L'histoire en elle-même est du genre de celles qui me plaisent beaucoup de plus passés les premiers paragraphes, l'écriture se fait plus limpide.

"Et pourtant quelque chose le détermina pour une fois à ignorer ce discret avertissement." pourquoi "pour une fois" ? Ca laisse entendre qu'il y a eu d'autres fois ce même signe, or s'il y a déjà eu ce précédent, comment peut-il se méprendre sur son origine ? Ou alors ça laisse supposer qu'il est légèrement hypocondriaque et que, "pour une fois" il ne se préoccupera pas de ce pincement... ? D'un autre côté, il y a ce pincement et il continue de nager, de pousser sur les bras... est-ce qu'après le pincement il n'y a pas cette douleur dans l'épaule qui interdit tout mouvement tant elle est douloureuse ?
Ce qui me plait le plus dans l'histoire c'est le portrait de l'enfant et son attitude.
Bien sûr ceci n'est que mon avis, et il vaut ce qu'il vaut.
Au plaisir de te lire.

   gizebre   
13/5/2009
 a aimé ce texte 
Un peu
l'idée est bonne mais le texte est finalement décevant. Le style est un peu lourd parfois, certaines tournures de phrase assez maladroites (par exemple, "tant que son père serait à nager" : pas bien élégant, comme expression !).
Le gamin n'apparaît pas très sympathique, et bête s'il n'a pas compris ce qui arrivait à son père !
Pardon de critiquer ainsi, mais je trouve vraiment dommage que le style ne soit pas plus précis et plus incisif, car on devrait pouvoir tirer de cette histoire un texte bien plus prenant.

   minouchat   
14/5/2009
 a aimé ce texte 
Un peu
L'idée est très bonne. la grande faiblesse de ton histoire : pas assez d'informations sur le conflit père/fils.... que se cache t-il derrière l'indifférence du petit garçon ? que se cache t-il derrière le besoin mortel du père à vouloir épater l'enfant ? Le titre "Alimentaire", l'Homme gros, l'enfant maigre.... J'ai l'impression que la vraie histoire celle que tu veux raconter n'a pas été racontée... Je reste sur ma FAIM; à bientôt de te lire...

   Menvussa   
16/5/2009
 a aimé ce texte 
Un peu
Ce qui m'a plu : le sujet, que je trouve assez original de la façon dont il est traité, ce parallèle entre un gamin insouciant, égoïste, qui m'apparaît assez désagréable et le drame, d'un père qui veut faire bonne figure.
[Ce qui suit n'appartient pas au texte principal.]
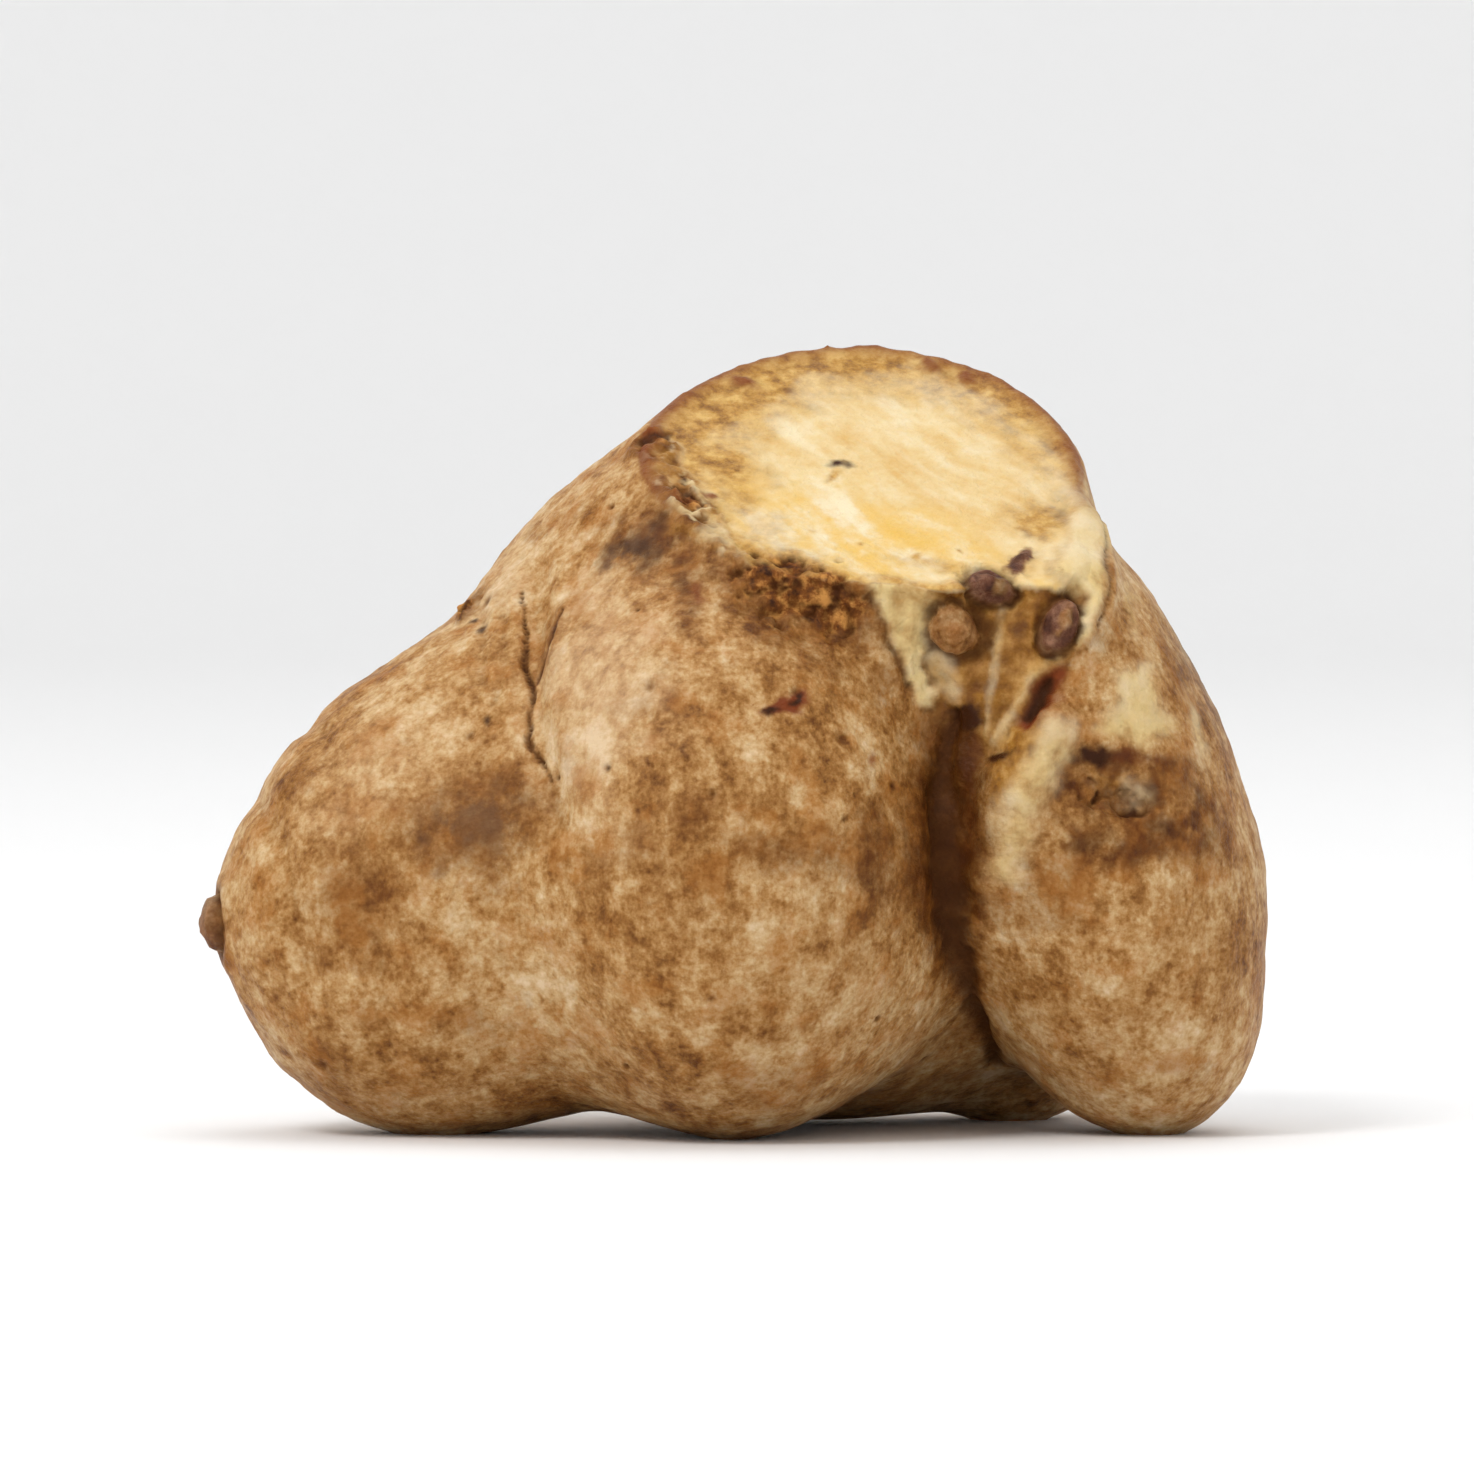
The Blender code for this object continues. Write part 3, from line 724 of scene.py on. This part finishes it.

J'ai par contre trouvé que l'écriture manquait de relief, le rythme est monotone.

Je l'aurais bien vu écrit au présent ce texte, c'est déjà plus vivant, même pour parler de la mort.

   costic   
21/5/2009
 a aimé ce texte 
Un peu
Je trouve l'idée vraiment intéressante mais je suis assez d'accord avec l'ensemble des commentaires: l'écriture gagnerait à être allégée, en particulier dans la première partie. ( beaucoup de que, qui, car, tant que...) J'aime beaucoup l'image de l'orgueil qui mène à la perte, bon petit rappel pour les sportifs trop imbus de leurs performances, et les pères miroirs qui ne vivent que pour leur propre reflet.